ASUS. Acer. Fujitsu. Dell. Sharp. Lenovo. Toshiba. Ramos.

These designs come in both 10.1-inch and 8-inch flavors, and these tablets have gotten pretty solid reviews for their performance and battery life. Of course, there are varying degrees of quality across the vendors (and Windows tablets aren't anywhere near as big of a market as Android and iOS tablets are), and you'll probably notice that these are relatively small names in the tablet market, but the breadth and quality of the offerings looks markedly higher than those powered by AMD.

Will Mullins do the trick?
When the Z-60 came out, it was "wait for Temash". Now that Temash is out, about, and garnering very little design win traction, AMD has been talking up its successor SoC for tablets code-named Mullins. Mullins apparently features an updated CPU core (probably with more aggressive Turbo) and at the system-on-a-chip level manages to bring power down.

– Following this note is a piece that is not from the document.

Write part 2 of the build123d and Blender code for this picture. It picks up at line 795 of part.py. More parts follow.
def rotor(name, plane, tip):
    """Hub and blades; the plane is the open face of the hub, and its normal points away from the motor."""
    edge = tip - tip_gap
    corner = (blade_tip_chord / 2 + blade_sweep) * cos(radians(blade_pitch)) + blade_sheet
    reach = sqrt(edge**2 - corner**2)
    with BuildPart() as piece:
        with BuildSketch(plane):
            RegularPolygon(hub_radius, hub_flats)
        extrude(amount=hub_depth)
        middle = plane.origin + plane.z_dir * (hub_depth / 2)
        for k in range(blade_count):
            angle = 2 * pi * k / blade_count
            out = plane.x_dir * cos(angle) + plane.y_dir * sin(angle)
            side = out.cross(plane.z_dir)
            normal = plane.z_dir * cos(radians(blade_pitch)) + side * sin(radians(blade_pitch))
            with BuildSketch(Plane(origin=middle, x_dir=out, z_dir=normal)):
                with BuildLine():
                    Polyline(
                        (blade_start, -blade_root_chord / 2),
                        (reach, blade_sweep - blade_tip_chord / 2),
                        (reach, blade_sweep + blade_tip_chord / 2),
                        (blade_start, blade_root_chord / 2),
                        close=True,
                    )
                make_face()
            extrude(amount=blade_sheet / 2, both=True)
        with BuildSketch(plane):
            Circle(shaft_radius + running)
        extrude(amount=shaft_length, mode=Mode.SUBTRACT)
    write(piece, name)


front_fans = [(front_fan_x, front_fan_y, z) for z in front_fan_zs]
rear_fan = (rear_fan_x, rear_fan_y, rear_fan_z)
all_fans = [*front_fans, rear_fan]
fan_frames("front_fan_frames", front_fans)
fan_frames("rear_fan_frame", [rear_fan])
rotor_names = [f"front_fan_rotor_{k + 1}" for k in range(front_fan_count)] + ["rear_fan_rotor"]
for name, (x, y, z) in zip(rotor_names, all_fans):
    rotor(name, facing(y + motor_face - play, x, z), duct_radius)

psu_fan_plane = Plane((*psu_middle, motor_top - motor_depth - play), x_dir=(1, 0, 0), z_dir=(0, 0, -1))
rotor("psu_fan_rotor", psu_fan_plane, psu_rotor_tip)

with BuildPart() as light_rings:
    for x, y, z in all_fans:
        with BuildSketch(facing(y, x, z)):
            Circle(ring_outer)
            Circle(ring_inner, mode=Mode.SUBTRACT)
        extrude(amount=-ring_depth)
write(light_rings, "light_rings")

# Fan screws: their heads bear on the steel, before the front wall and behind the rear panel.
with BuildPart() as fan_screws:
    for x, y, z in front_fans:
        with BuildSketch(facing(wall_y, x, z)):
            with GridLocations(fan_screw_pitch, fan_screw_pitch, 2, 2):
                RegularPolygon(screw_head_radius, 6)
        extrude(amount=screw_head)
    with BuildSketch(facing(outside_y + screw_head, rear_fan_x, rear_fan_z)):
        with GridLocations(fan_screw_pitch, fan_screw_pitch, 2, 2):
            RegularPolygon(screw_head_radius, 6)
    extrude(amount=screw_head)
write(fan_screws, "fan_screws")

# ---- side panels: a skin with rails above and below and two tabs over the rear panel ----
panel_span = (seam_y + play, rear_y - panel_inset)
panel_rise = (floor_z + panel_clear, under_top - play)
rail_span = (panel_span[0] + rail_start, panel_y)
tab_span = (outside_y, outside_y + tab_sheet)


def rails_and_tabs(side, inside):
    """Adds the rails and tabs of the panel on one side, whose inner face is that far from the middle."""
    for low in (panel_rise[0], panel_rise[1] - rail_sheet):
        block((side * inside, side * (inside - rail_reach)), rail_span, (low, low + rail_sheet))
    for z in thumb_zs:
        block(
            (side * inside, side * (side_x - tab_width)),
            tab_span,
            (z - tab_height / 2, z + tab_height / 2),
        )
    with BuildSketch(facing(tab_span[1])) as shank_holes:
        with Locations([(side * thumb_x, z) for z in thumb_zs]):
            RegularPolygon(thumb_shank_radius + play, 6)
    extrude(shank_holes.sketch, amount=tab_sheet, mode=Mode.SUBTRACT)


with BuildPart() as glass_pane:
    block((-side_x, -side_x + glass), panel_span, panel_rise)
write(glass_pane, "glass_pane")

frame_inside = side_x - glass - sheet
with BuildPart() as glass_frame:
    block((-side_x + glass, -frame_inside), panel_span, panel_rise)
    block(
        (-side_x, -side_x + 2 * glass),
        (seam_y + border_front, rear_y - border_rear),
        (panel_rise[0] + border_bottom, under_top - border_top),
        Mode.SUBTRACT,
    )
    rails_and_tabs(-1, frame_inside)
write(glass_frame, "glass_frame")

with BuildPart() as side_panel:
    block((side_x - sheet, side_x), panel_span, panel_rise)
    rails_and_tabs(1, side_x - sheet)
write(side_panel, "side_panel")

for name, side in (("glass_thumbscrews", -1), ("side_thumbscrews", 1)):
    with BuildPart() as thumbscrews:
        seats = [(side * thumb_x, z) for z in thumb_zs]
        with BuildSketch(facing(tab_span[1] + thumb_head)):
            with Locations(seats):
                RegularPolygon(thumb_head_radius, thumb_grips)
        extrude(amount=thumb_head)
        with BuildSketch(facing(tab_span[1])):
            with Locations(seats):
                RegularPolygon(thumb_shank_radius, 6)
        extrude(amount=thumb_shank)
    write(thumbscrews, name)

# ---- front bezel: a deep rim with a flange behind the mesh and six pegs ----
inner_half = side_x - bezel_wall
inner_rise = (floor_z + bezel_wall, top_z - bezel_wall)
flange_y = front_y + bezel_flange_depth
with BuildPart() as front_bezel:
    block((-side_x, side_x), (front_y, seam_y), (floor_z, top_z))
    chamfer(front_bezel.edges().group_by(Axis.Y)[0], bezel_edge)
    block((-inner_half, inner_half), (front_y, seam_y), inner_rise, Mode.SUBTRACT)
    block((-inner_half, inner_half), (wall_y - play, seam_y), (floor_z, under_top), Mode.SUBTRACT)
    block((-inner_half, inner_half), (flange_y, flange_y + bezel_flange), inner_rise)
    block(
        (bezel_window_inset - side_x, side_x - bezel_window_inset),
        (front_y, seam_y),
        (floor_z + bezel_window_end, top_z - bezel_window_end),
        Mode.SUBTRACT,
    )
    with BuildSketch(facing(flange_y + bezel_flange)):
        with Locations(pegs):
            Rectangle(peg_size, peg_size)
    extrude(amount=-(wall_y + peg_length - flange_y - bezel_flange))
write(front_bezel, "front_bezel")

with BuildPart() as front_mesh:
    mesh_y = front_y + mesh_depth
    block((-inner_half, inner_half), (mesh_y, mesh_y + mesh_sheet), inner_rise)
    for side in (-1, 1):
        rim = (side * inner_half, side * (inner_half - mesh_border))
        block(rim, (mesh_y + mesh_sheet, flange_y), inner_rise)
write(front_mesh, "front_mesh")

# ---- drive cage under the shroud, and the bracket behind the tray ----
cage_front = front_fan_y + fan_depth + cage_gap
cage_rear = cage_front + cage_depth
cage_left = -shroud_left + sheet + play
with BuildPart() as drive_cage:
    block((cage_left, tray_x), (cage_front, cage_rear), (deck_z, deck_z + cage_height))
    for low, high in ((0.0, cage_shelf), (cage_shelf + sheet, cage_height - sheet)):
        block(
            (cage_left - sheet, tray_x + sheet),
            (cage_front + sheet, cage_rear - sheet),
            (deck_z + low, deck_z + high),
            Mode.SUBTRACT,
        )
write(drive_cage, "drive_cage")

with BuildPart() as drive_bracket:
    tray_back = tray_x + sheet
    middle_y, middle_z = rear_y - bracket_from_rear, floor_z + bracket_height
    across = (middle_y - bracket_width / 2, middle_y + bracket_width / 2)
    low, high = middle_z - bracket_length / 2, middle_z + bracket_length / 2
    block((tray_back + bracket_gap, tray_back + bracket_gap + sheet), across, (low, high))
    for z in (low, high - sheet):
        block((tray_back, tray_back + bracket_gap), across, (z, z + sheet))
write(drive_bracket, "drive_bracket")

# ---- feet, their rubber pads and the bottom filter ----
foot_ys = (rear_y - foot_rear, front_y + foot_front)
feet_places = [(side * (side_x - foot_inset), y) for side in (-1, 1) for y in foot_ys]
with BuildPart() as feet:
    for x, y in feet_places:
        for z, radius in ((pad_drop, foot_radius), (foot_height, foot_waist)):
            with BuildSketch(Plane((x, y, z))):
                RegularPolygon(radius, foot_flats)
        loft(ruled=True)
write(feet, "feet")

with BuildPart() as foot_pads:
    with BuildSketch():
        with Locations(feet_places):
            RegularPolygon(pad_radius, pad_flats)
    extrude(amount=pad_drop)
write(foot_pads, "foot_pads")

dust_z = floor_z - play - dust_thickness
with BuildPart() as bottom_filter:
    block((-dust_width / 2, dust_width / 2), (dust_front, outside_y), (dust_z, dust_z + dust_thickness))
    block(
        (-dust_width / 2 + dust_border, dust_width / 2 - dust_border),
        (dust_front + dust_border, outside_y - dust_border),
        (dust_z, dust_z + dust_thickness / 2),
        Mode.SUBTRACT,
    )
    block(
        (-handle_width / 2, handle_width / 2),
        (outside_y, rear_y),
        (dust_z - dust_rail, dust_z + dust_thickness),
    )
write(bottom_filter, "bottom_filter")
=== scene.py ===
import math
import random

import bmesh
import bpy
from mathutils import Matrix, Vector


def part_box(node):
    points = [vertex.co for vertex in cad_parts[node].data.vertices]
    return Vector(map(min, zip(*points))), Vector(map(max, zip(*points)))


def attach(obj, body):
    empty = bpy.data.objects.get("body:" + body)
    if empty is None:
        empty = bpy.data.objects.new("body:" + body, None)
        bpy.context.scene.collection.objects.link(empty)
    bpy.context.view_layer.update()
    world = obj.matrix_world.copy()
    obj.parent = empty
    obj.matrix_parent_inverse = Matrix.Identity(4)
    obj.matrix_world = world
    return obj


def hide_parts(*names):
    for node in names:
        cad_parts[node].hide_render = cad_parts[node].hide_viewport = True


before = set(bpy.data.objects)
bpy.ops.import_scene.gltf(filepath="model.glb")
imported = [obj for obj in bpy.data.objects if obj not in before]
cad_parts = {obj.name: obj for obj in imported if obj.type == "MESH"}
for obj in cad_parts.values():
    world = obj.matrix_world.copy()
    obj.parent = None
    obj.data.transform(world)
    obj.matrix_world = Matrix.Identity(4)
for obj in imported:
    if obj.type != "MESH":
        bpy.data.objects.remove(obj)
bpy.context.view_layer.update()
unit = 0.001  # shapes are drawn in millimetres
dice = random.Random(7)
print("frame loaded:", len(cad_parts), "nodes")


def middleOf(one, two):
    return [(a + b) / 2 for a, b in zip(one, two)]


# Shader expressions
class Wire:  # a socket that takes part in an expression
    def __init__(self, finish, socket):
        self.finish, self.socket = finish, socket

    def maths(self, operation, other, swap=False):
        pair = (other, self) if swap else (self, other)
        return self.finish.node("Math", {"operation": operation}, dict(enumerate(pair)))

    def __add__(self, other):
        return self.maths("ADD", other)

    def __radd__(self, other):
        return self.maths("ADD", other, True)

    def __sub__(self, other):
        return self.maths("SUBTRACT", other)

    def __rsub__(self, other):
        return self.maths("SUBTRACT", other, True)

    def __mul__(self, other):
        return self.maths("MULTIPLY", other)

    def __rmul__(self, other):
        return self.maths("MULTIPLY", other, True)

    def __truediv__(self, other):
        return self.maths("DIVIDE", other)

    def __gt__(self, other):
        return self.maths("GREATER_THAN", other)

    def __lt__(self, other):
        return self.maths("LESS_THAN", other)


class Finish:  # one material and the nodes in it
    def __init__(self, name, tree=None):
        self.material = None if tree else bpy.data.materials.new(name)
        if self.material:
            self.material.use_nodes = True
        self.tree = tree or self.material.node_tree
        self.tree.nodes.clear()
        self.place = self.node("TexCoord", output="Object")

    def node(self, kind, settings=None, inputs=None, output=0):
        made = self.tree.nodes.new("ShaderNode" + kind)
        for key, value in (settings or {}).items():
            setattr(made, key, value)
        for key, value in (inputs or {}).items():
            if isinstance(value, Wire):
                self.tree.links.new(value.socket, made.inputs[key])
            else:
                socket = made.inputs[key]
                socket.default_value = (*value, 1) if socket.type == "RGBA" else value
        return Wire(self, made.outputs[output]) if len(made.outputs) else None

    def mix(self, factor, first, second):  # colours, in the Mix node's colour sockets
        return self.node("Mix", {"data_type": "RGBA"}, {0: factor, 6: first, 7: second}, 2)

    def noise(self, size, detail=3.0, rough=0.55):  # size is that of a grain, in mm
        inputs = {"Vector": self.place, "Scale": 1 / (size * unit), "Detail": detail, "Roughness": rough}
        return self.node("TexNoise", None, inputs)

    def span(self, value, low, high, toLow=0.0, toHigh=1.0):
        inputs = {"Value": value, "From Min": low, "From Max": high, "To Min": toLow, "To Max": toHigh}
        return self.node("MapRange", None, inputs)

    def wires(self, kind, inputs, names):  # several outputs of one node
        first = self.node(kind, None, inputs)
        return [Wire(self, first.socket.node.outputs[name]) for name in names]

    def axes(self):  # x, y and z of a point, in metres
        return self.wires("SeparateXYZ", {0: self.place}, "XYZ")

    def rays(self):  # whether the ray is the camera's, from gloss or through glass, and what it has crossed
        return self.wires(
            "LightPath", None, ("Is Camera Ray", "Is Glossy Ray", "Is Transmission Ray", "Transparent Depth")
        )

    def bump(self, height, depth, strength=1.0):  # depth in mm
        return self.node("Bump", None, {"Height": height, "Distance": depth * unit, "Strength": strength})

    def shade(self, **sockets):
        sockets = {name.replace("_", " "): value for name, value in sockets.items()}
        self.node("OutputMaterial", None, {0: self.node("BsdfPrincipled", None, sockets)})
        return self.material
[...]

This may be as a result of removing some of the I/Os that are PC-use only (similar to what Intel did with Bay Trail-T versus Bay Trail-M) as well as some architectural optimizations and enhancements. Only time will tell whether Mullins can finally find its way in competitive Windows-based tablets, but by then AMD will be contending with Intel's next-generation Cherry Trail. 

Foolish bottom line
While AMD has talked a big game, particularly around tablets, it simply has yet to deliver the goods in terms of the right product (AMD's current tablet offerings are missing several key IP blocks for tablets such as a dedicated image signal processor) at the right time in the right designs. And even if AMD sorts its product story out, the right chip is only just the beginning in this highly competitive, cutthroat industry. It is a necessary, but insufficient, condition to long-term business success.